Travel: Exploring Azerbaijan's history, hospitality and hidden delights

Further east in the Shamakhi district stands the oldest mosque in Azerbaijan; beautiful, resilient, and marked by tragedy after surviving both violence and repeated earthquake destruction over the years.

From history and heartbreak, the journey shifted toward indulgence at Shirvan Meysari Wines, Azerbaijan's first EU-certified organic winery. Inside, the scent of fermenting grapes hangs in the air as visitors are guided through every stage of production before settling into a dimly lit medieval-style tasting room.

Seven wine glasses await each guest, paired with cheeses, almonds, salmon, oats, and honey. Each sip carries its own personality, smooth, earthy, sharp, or velvety.

But beyond the landscapes, food, and architecture, what lingered most were the people.

For dark-skinned visitors especially, Azerbaijan can be unexpectedly overwhelming, not with hostility, but with curiosity and affection. Strangers regularly stopped to offer compliments like "African Queen," "Black Princess," and "Beautiful," often followed by requests for photographs. Many asked where I came from, and upon hearing "Kenya," quickly searched for familiar names, usually marathon legend Eliud Kipchoge.

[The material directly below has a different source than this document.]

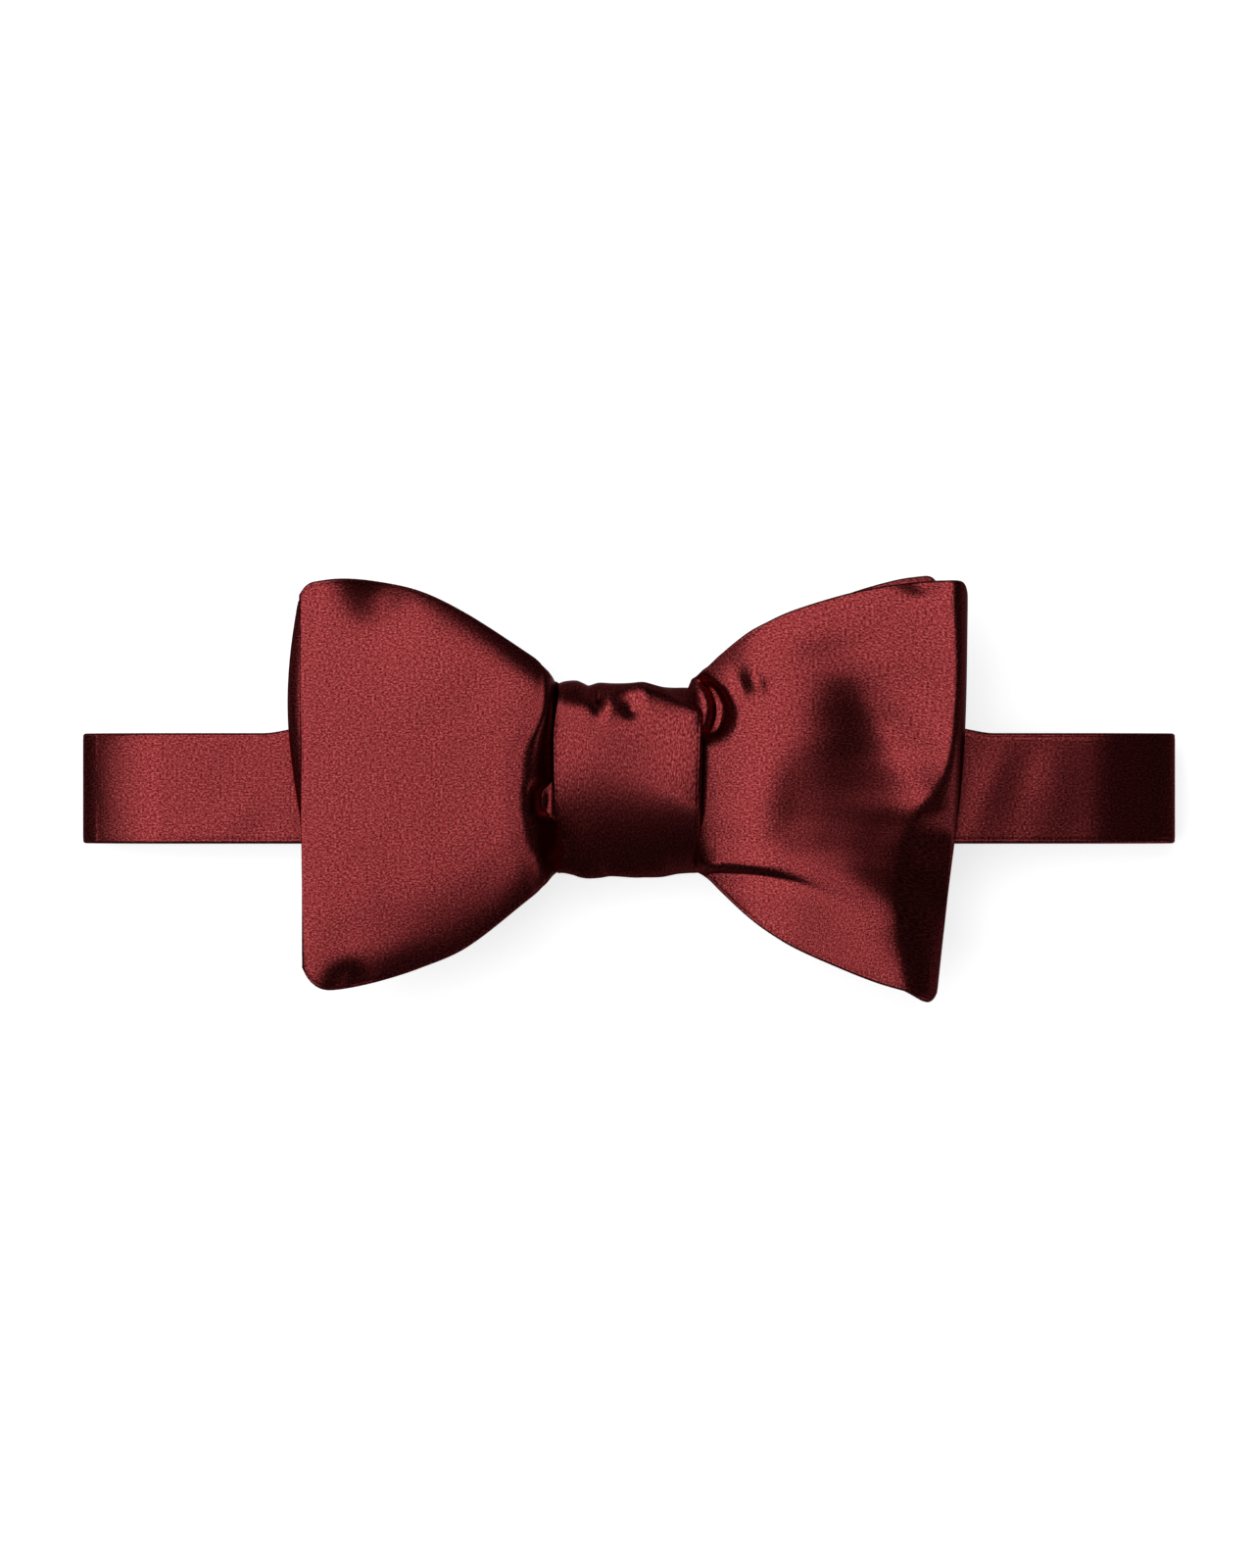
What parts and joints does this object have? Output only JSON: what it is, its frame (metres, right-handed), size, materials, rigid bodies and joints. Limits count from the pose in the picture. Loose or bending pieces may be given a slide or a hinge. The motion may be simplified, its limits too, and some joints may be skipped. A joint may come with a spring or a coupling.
{
  "type": "pre-tied bow tie",
  "caption": "Pre-tied butterfly bow tie in burgundy satin, gathered under a wrapped knot on a flat neck band that closes with a plain clasp, lying on its back.",
  "frame": {"origin": "on the surface that it lies on, under the middle of its box", "axes": "+Z out of the bow's front, +X along the neck band towards the folded front wing, +Y up when worn"},
  "size_m": [0.1986, 0.0767, 0.0283],
  "materials": {
    "satin": "burgundy satin weave with a soft sheen",
    "metal": "plain polished plate"
  },
  "bodies": {
    "root": {"front_bow": "satin", "rear_bow": "satin", "knot": "satin", "neck_band": "satin", "clasp": "metal"}
  },
  "joints": []
}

And somehow, every interaction felt sincere. Azerbaijan is far more than its skyline, ancient walls, endless tea, or overflowing platters of meat. It is a country where history and modern life exist side by side, where strangers offer warmth freely, and where even the smallest moments, a sleeping cat outside a boutique or rain falling over Baku's skyline, become unforgettable memories.